今引录曲文如下:则下得望乡台如梦俏魂灵,夜荧荧,墓门人静。原来是赚花阴小犬吠春星。冷冥冥,梨花春影……伤感煞断垣荒迳。

望中何处也鬼灯青。《魂游》是全剧的第二十七出,在这以前的第二十三出《冥判》中,判官嘱咐花神引领杜丽娘之魂上登望乡台,“随意观玩”,杜魂登台遥望身处扬州的父母,却不能前往,花神嘱咐她“回后花园去来”。

第二十四出《拾画》出和第二十六出《玩真》出写柳梦梅拾到杜丽娘画像和观看画像,第二十五出《忆女》写杜丽娘母亲思念女儿。

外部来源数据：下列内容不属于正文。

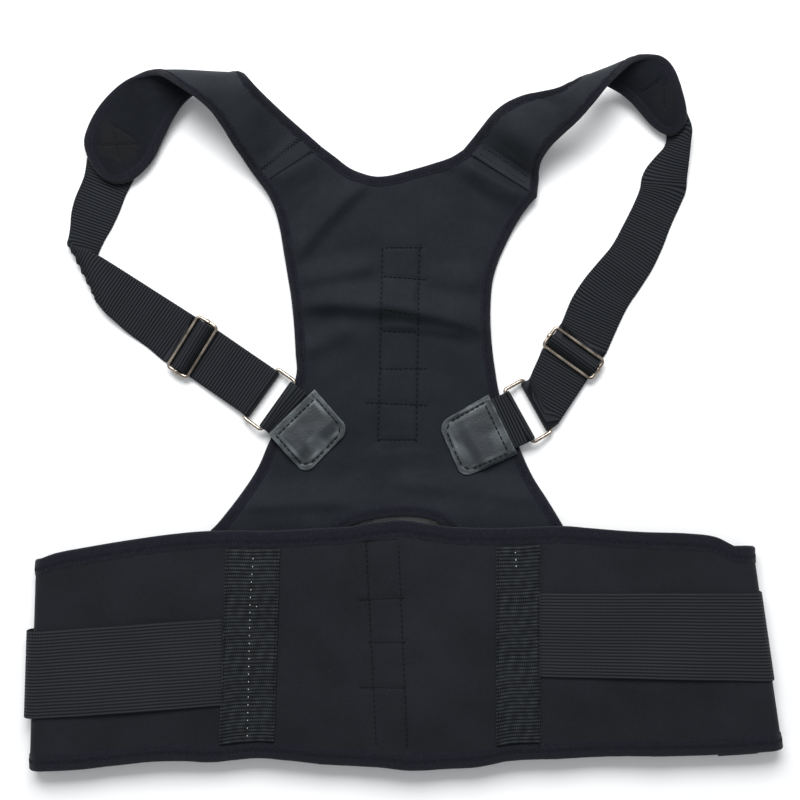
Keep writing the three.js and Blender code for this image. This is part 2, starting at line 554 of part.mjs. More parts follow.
// one station of a webbing: both edges at distance d and height z in a frame
const station = (f, d, z, half = WEBBING_WIDTH / 2) => {
  const p = f.c.clone().addScaledVector(f.d, d);
  const a = p.clone().addScaledVector(f.e, half), b = p.clone().addScaledVector(f.e, -half);
  return [a.x, a.y, z, b.x, b.y, z, 0];
};
for (const side of ['left', 'right']) {
  const S = HW[`slider_${side}`], R = HW[`ring_${side}`];
  const centre = S.c.clone().setZ(SLIDER_Z), up = v(0, 0, 1);
  const frame = closedWire(roundedOutline(centre, S.e, S.d, SLIDER_LENGTH - WIRE, SLIDER_DEPTH - WIRE, SLIDER_CORNER), up, WIRE / 2);
  const bar = new THREE.CylinderGeometry(SLIDER_BAR / 2, SLIDER_BAR / 2, SLIDER_LENGTH - WIRE, 8);
  bar.rotateZ(Math.atan2(S.e.y, S.e.x) - Math.PI / 2);
  bar.translate(centre.x, centre.y, centre.z);
  let solid = toSolid(frame).add(toSolid(bar));
  for (const sign of [-1, 1]) {                 // rounded ends of the centre bar over the frame
    const knob = new THREE.SphereGeometry(1.75, 8, 6);
    const p = centre.clone().addScaledVector(S.e, sign * (SLIDER_LENGTH / 2 - WIRE / 2));
    knob.translate(p.x, p.y, p.z + 0.3);
    solid = solid.add(toSolid(knob));
  }
  add(`slider_${side}`, fromSolid(solid), 'metal');
  // ring: tilted, its strap-side bar low and its tab-side bar over the panel's edge
  const rise = v(R.d.x * RING_PITCH, R.d.y * RING_PITCH, RING_HIGH - RING_LOW), depth = rise.length();
  const f = rise.clone().normalize(), ringUp = R.e.clone().cross(f).normalize();
  const ringCentre = R.c.clone().setZ((RING_LOW + RING_HIGH) / 2);
  add(`ring_${side}`, closedWire(roundedOutline(ringCentre, R.e, f, RING_LENGTH - WIRE, depth, RING_CORNER), ringUp, WIRE / 2), 'metal');
}

// ---------------------------------------------------------------- webbing
// From under the lobe, over the free run, through the slider, round the ring's bar and back to the slider's bar
function webbing(side, strap, underRows, freeRows, lobeOffset) {
  const S = HW[`slider_${side}`], R = HW[`ring_${side}`];
  const barR = { ...R, c: R.c.clone().addScaledVector(R.d, -RING_PITCH / 2) };
  const rows = [];
  for (const [s, ta, tb] of underRows) {
    const a = strap(s, ta, lobeOffset), b = strap(s, tb, lobeOffset);
    rows.push([a.x, a.y, a.z, b.x, b.y, b.z, 0]);
  }
  rows.push(...freeRows);
  for (const [where, d, z] of THREADING) rows.push(station(where === 'slider' ? S : barR, d, z));
  const map = bandMap(rows, 1);
  // more stations where the path bends
  const start = underRows.length + freeRows.length, places = [];
  const stops = [...span(0, start - 1, Math.round((start - 1) * 1.7)), ...span(start, rows.length - 1, Math.round((rows.length - 1 - start) * 1.5))];
  for (const s of stops) places.push([0, 1].map((t) => [s, t]));
  add(`webbing_${side}`, slab(map, places, -WEBBING_THICK / 2, WEBBING_THICK / 2), 'webbing');
}
webbing('left', strapLeft, UNDER_LEFT, WEB_LEFT, 3.05);
webbing('right', strapRight, UNDER_RIGHT, WEB_RIGHT, 3.9);

// ---------------------------------------------------------------- leather tabs and their loops
for (const side of ['left', 'right']) {
  const R = HW[`ring_${side}`], quad = side === 'left' ? TAB_LEFT : TAB_RIGHT;
  const [a, h, hFar, aFar] = quad.map(([x, y]) => v(x, y));
  const edgeMid = a.clone().lerp(h, 0.5), farMid = aFar.clone().lerp(hFar, 0.5);
  const q = farMid.clone().sub(edgeMid), length = q.length(); q.normalize();
  const e = a.clone().sub(h).normalize(), half = a.distanceTo(h) / 2;
  const barT = { ...R, c: R.c.clone().addScaledVector(R.d, RING_PITCH / 2) };
  const offset = barT.c.clone().sub(edgeMid).dot(e);
  const T = { c: edgeMid.clone().addScaledVector(e, offset * 0.8), d: q, e };
  const rows = [];
  for (const [where, d, z] of LOOP_PATH) rows.push(station(where === 'tab' ? T : barT, d, z));
  const loop = bandMap(rows, 1);
  add(`tab_loop_${side}`, slab(loop, span(0, rows.length - 1, Math.round((rows.length - 1) * 1.6)).map((s) => [0, 1].map((t) => [s, t])),
    -LOOP_THICK / 2, LOOP_THICK / 2), 'webbing');
  const lift = (x, y) => {
    const r = v(x, y).sub(T.c), p = Math.abs(r.dot(e)), along_ = r.dot(q);
    return LEATHER_BASE + LEATHER_LIFT * (1 - smooth((p - 20.2) / 4)) * (1 - smooth((along_ - 23.5) / 8));
  };
  const tab = (s, t, n) => {                    // s away from the ring, t across; far corners rounded
    const r = 0.2, k = s > 1 - r ? 1 - Math.sqrt(Math.max(0, 1 - ((s - 1 + r) / r) ** 2)) : 0;
    const tt = mix(t, 0.5, k * 0.36);
    const p = a.clone().lerp(h, tt).lerp(aFar.clone().lerp(hFar, tt), s);
    return v(p.x, p.y, lift(p.x, p.y) + n);
  };
  const ss = [0, 0.12, 0.24, 0.36, 0.48, 0.58, 0.66, 0.74, 0.8, 0.86, 0.92, 0.97, 1];
  add(`leather_tab_${side}`, slab(tab, ss.map((s) => span(0, 1, 12).map((t) => [s, t])), 0, LEATHER_THICK), 'leather');
}

// ---------------------------------------------------------------- waist belt
// The loop's section in the xz plane, from the end of the left wing round both folds to the end of the right wing
const FOLD_R = (BELT_FRONT_Z - BELT_WING_Z) / 2, FOLD_Z = (BELT_FRONT_Z + BELT_WING_Z) / 2;
const XL0 = BELT_LEFT + FOLD_R, XR0 = BELT_RIGHT - FOLD_R;
const WING_END_L = 50, WING_END_R = -50, STEP_FROM = 104, STEP_TO = 62;
const ARC = Math.PI * FOLD_R;
const U1 = WING_END_L - XL0, U2 = U1 + ARC, U3 = U2 + (XR0 - XL0), U4 = U3 + ARC, U5 = U4 + (XR0 - WING_END_R);
function loopSection(u) {                        // x, z, outward normal x, z, side (0 lower left, 1 front, 2 lower right)
  if (u <= U1) return [WING_END_L - u, BELT_WING_Z, 0, -1];
  if (u <= U2) { const w = -Math.PI / 2 - (u - U1) / FOLD_R; return [XL0 + FOLD_R * Math.cos(w), FOLD_Z + FOLD_R * Math.sin(w), Math.cos(w), Math.sin(w)]; }
  if (u <= U3) return [XL0 + (u - U2), BELT_FRONT_Z, 0, 1];
  if (u <= U4) { const w = Math.PI / 2 - (u - U3) / FOLD_R; return [XR0 + FOLD_R * Math.cos(w), FOLD_Z + FOLD_R * Math.sin(w), Math.cos(w), Math.sin(w)]; }
  const x = XR0 - (u - U4), k = smooth((STEP_FROM - x) / (STEP_FROM - STEP_TO));
  return [x, mix(BELT_WING_Z, BELT_OVERLAP_Z, k), 0, -1];
}
const under = (u) => (u < U1 ? 1 : u < U2 ? 1 - (u - U1) / ARC : u < U3 ? 0 : u < U4 ? (u - U3) / ARC : 1);
const wingInset = (u, x) => under(u) * (1 + 13 * smooth((252 - Math.abs(x)) / 112));
function beltLimits(u) {
  const [x] = loopSection(u), k = wingInset(u, x);
  return [heightAt(BELT_BOTTOM, x) + k * 0.75, heightAt(BELT_TOP, x) - k];
}
function onBelt(u, y, n) {
  const [x, z, nx, nz] = loopSection(u);
  const w = clamp((y + 235) / 135, 0, 1);
  const lean = smooth((XL0 + 90 - x) / 90) * (mix(FOLD_LEFT[0], FOLD_LEFT[1], w) - (BELT_LEFT - BELT_WALL / 2))
    + smooth((x - XR0 + 90) / 90) * (mix(FOLD_RIGHT[0], FOLD_RIGHT[1], w) - (BELT_RIGHT + BELT_WALL / 2));
  return v(x + lean + nx * n, y, z + nz * n);
}
{
  const us = [...span(0, U1, 9), ...span(U1, U2, 7).slice(1), ...span(U2, U3, 22).slice(1), ...span(U3, U4, 7).slice(1),
    ...span(U4, XR0 - STEP_FROM + U4, 5).slice(1), ...span(XR0 - STEP_FROM + U4, XR0 - STEP_TO + U4, 4).slice(1), ...span(XR0 - STEP_TO + U4, U5, 4).slice(1)];
  const inner = BELT_BINDING_WIDTH + SKIN_GAP;
  const wall = us.map((u) => { const [lo, hi] = beltLimits(u); return span(lo + inner, hi - inner, 4).map((y) => [u, y]); });
  add('waist_belt', slab(onBelt, wall, -BELT_WALL / 2, BELT_WALL / 2), 'padded');
  const bind = (pick) => us.map((u) => { const [lo, hi] = beltLimits(u); return pick(lo, hi).map((y) => [u, y]); });
  add('belt_binding_top', slab(onBelt, bind((lo, hi) => [hi - BELT_BINDING_WIDTH, hi]), -BINDING_THICK / 2, BINDING_THICK / 2), 'binding');
  add('belt_binding_bottom', slab(onBelt, bind((lo, hi) => [lo, lo + BELT_BINDING_WIDTH]), -BINDING_THICK / 2, BINDING_THICK / 2), 'binding');
}
// ribbed elastics: from a strip outward, round the fold and on under the wing
const linearAt = ([[x0, y0], [x1, y1]], x) => mix(y0, y1, (x - x0) / (x1 - x0));
const off = BELT_WALL / 2 + SKIN_GAP;
{
  const uOf = (x) => U2 + (x - XL0);
  const left = [...span(uOf(-126.5), U2, 8), ...span(U2, U1, 9).slice(1), ...span(U1, U1 - 90, 5).slice(1)];
  const stand = (u) => ELASTIC_STAND * Math.sin(Math.PI * clamp((u - U1) / ARC, 0, 1)) ** 2;
  add('elastic_left', slab((u, w, n) => {
    const x = loopSection(u)[0];
    return onBelt(u, mix(linearAt(ELASTIC_LEFT_BOTTOM, x), linearAt(ELASTIC_LEFT_TOP, x), w), n + stand(u));
  }, left.map((u) => [0, 1].map((w) => [u, w])), off, off + ELASTIC_THICK), 'elastic');
  const right = [...span(uOf(95.2), U3, 8), ...span(U3, U4, 9).slice(1), ...span(U4, U4 + 90, 5).slice(1)];
  add('elastic_right', slab((u, w, n) => {
    const x = loopSection(u)[0];
    return onBelt(u, mix(linearAt(ELASTIC_RIGHT_BOTTOM, x), linearAt(ELASTIC_RIGHT_TOP, x), w), n);
  }, right.map((u) => [0, 1].map((w) => [u, w])), off, off + ELASTIC_THICK), 'elastic');
  // vertical strips between the belt's bindings
  for (const [name, corners] of [['side_strip_left', STRIP_LEFT], ['side_strip_right', STRIP_RIGHT]]) {
    const map = (s, t, n) => {
      const x = mix(mix(corners[0][0], corners[1][0], s), mix(corners[2][0], corners[3][0], s), t);
      const hi = heightAt(BELT_TOP, x) - BELT_BINDING_WIDTH - 2 * SKIN_GAP, lo = heightAt(BELT_BOTTOM, x) + BELT_BINDING_WIDTH + 2 * SKIN_GAP;
      return v(x, mix(hi, lo, s), BELT_FRONT_Z + n);
    };
    add(name, slab(map, span(0, 1, 10).map((s) => span(0, 1, 2).map((t) => [s, t])), off, off + STRIP_THICK), 'webbing');
  }
}
// end of the closure, lying inside the right fold and showing under the belt's lower edge
{
  const map = (s, t, n) => v(mix(CLOSURE_PAD.x0, CLOSURE_PAD.x1, t), mix(heightAt(BELT_BOTTOM, mix(CLOSURE_PAD.x0, CLOSURE_PAD.x1, t)) - CLOSURE_PAD.below, CLOSURE_PAD.top, s), CLOSURE_PAD.z + n);
  add('closure_pad', slab(map, span(0, 1, 3).map((s) => span(0, 1, 4).map((t) => [s, t])), 0, CLOSURE_PAD.thick), 'webbing');
}

export default group;
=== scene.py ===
# Looks of a posture corrector that lies flat on a table: padded back panel, folded shoulder straps, webbing with
# sliders and rings, leather tabs and a waist belt lying as a flattened loop. Tables in millimetres, objects in metres.
import bpy
import math
import numpy as np
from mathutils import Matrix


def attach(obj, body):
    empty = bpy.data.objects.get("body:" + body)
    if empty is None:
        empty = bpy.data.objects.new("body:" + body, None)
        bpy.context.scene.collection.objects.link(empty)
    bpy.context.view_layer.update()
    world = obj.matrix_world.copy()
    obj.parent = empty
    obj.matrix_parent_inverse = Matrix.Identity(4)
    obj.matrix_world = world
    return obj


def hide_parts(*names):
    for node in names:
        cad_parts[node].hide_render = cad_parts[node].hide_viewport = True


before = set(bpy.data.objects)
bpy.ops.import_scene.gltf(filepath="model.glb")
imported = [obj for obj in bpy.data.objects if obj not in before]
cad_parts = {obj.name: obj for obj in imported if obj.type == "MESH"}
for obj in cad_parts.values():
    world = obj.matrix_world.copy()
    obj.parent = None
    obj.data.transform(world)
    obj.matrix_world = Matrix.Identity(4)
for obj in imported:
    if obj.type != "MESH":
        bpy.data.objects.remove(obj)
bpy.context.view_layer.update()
scene = bpy.context.scene

# ---------------------------------------------------------------- driving dimensions, millimetres
PANEL_WALL, STRAP_WALL, BELT_WALL = 3.0, 3.6, 3.0
BINDING_WIDTH, BINDING_THICK, ARCH_BINDING_WIDTH, BELT_BINDING_WIDTH = 7.6, 4.2, 8.4, 12.0
SKIN_GAP, PANEL_REST = 0.3, 0.6
WEBBING_WIDTH, WEBBING_THICK, LOOP_THICK, ELASTIC_THICK, STRIP_THICK = 37.4, 1.4, 1.2, 1.2, 1.3
WIRE, SLIDER_LENGTH, SLIDER_DEPTH, SLIDER_CORNER, SLIDER_Z, SLIDER_BAR = 2.6, 43.4, 18.2, 2.4, 5.2, 2.0
RING_LENGTH, RING_PITCH, RING_CORNER, RING_LOW, RING_HIGH = 44.0, 15.5, 2.2, 3.3, 7.3
LEATHER_THICK, LEATHER_BASE, LEATHER_LIFT = 1.3, 4.6, 2.95
BELT_FRONT_Z, BELT_WING_Z, BELT_OVERLAP_Z, BELT_LEFT, BELT_RIGHT = 14.5, 3.0, 7.6, -257.0, 257.0
SEAM_START, ELASTIC_STAND = 0.02, 3.6
RIB_PITCH, ELASTIC_RIB, WEAVE_ROW, WEAVE_COLUMN = 2.1, 2.15, 2.45, 1.4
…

第二十七出《魂游》情节直承第二十三出《冥判》,故有“则下得望乡台如梦俏魂灵”之言。先秦古籍中“俏”同“肖”,意为“似”,或谓此句后五字表述似梦似幻意,这种释解或不切曲意。

即使“俏”字作为容饰美好意乃属后起,但宋词、元曲中多见采用。《牡丹亭》中“俏魂灵”当引申作解,犹女魂。若说似梦似幻,“如梦”二字足以表达。

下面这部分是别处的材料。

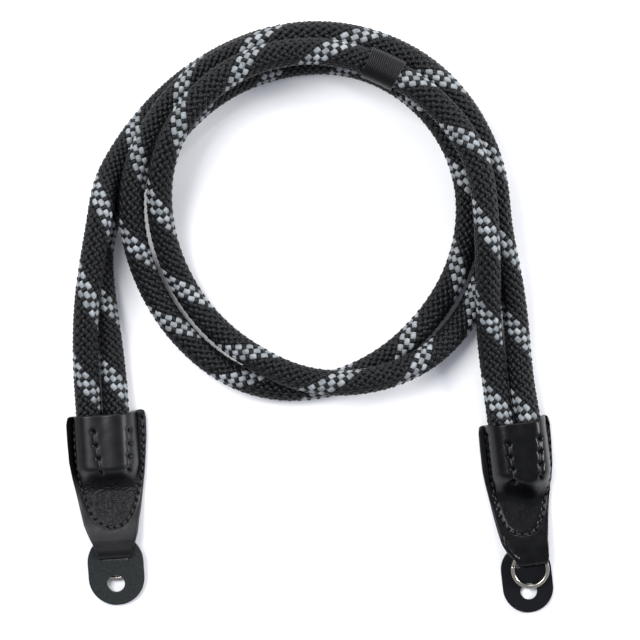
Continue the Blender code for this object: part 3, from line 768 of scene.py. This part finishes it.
def make_tab(tab, finish):
    """Rows run down the top, round the nose and back underneath."""
    nose = tab["length"] - LOOP_TOP / 2
    radius = (LOOP_TOP - LEATHER) / 2
    top_u = np.concatenate([MOUTH_STEPS, np.linspace(FIRST_ROW, nose, TOP_ROWS)])
    bend = np.linspace(0, np.pi, NOSE_ROWS)[1:-1]
    under_u = np.concatenate([np.linspace(nose, FIRST_ROW, UNDER_ROWS), MOUTH_STEPS[::-1]])
    u = np.concatenate([top_u, nose + radius * np.sin(bend), under_u])
    left, right = edges(tab, u)
    across, from_edge = columns(left, right)
    along = np.broadcast_to(u[:, None], across.shape)
    n, m = len(top_u), len(top_u) + len(bend)
    top = (tab, across[:n], along[:n])
    grain = tab["grain_in"] * ease(-0.6, 0.8, signed_inside(tab, across, along))
    push = np.zeros(across.shape)
    push[:n] = press(*top) + CREASE_DEPTH * grain[:n] * creases(*top[1:])
    height = np.empty(across.shape)
    height[:n] = unpressed_top(*top) - LEATHER / 2
    height[n:m] = LOOP_TOP / 2 + radius * np.cos(bend)[:, None]
    height[m:] = LEATHER / 2 - FACE_GAP
    half = (LEATHER / 2 - FACE_GAP) * rounded(from_edge) * rounded(u)[:, None]
    middle = to_world(tab, across, along + skew(tab, across, along), height)
    points, faces = thick_sheet(middle, half * MM, push * MM)
    piece = make_piece(tab["name"] + "_tab", points, faces, finish)
    # Painted shade, carried in the holes attribute: black and without gloss on the pocket's left
    # flank
    flank_shade = tab["flank_shade"] * ease(*FLANK_SHADE_ACROSS, -across) * (1 - ease(*FLANK_SHADE_ALONG, along))
    holes = np.zeros(across.shape)
    # The holes attribute is painted shade: in the stitch holes and on the pocket's left flank
    holes[:n] = np.maximum(painted_hole_shade(*top), flank_shade[:n])
    for label, value in (("grain", grain), ("holes", holes)):
        layer = piece.data.attributes.new(label, "FLOAT", "POINT")
        both_faces = np.concatenate([value.ravel(), np.zeros(value.size)])
        layer.data.foreach_set("value", both_faces.astype(np.float32))
    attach(piece, "root")
    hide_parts(tab["name"] + "_leather_end")
    print(piece.name, len(faces), "faces")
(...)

第二句虽写墓门,却不宜按《楚辞》中的“鬼火兮荧荧”来解“夜荧荧”,当释为星火夜色,否则就与下文“鬼灯青”相犯。

此曲写来颇见幽冷阴森,杜丽娘之魂刚见到自己的寂寞孤坟,却为犬声而吃惊,原来花阴摇动,“骗”得小犬误以为来人而吠叫。

“吠春星”的“星”作夜解,相似“星营”指夜营,“星昼”指夜昼,这里“春星”当指春夜。吠声春夜,却作“吠春星”,此处“星”为韵脚字,虽有制语生僻和挂脚韵之嫌,然而全句却不失“赋景新奇”。

姚华《菉猗堂曲话》则说:“大抵文人附会,仿佛其辞,然不妨姑存之,以为词场中增一奇话也。”

只是《剧说》中所说“赏春香还是旧罗裙”句并非剧中主人公的唱词,而是丫环春香的曲语,见《忆女》出。